Drake would be a little freaked out by a woman who owns snakes (two of them!), but I still think he’d be down. He would turn this song into a direct address and change all the pronouns to “you,” to convince Ms. Two Snakes that she is his one and only. The beat will be punctuated by her agitated sighs of disbelief. You crazy for this one, 40!

“Why Bother”
This, too, is already a Drake song, but only if you take out the word whacking. Drake is a master of subtlety, which means that in his lonely songs, masturbation is always implied, never referenced outright. What, have you never seen a poem before?

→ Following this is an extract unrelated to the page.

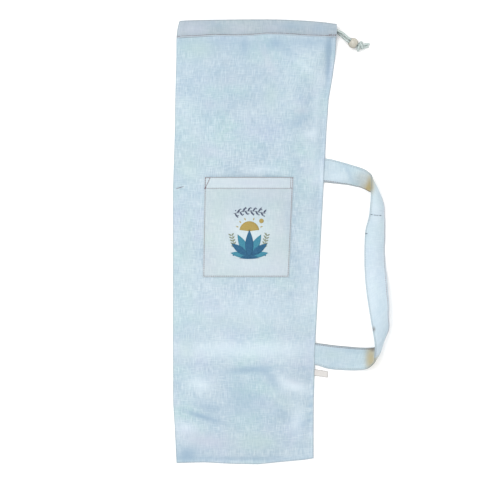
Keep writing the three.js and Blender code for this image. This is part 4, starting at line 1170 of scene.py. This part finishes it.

Brah, do you even read?

“Across the Sea”
You are 18-year-old girl
Who works at Hooters on Peachtree
You saw me on Degrassi
About nine years ago and you wanted to know
All about me
And my hobbies
If I’m high right now or get nervous

“The Good Life”
Because of a clause in Drake’s contract mandating that he cannot publicly utter the phrase “shakin’ booty,” this spot will be filled by the actual Drake song “Club Paradise.”

“El Scorcho”
Drake is totally the kind of guy who’d read your diary while you’re at cello practice. And then he’d put it back in a slightly different part of the drawer to let you know that he did, too.

“Pink Triangle”
This would be the saddest Drake song. Except that it will have a happy ending, because Drake was born with the superpower of being able to turn girls. (It’s a Canadian thing.)

“Falling for You”
Can you imagine Drake calling himself an old goat, or sucking at cello? Yeah, me neither. Just play “Club Paradise” again.

“Butterfly”
This is a muffled, a cappella demo recorded as a late-night phone call to Lynne from the ribs place on 9th Street. It ends rather abruptly, during that little pause in which you’re supposed to chuckle at the cleverness of the line, “If I’m a dog, then you’re a bitch.” Lynne can be heard sighing audibly right before she hangs up.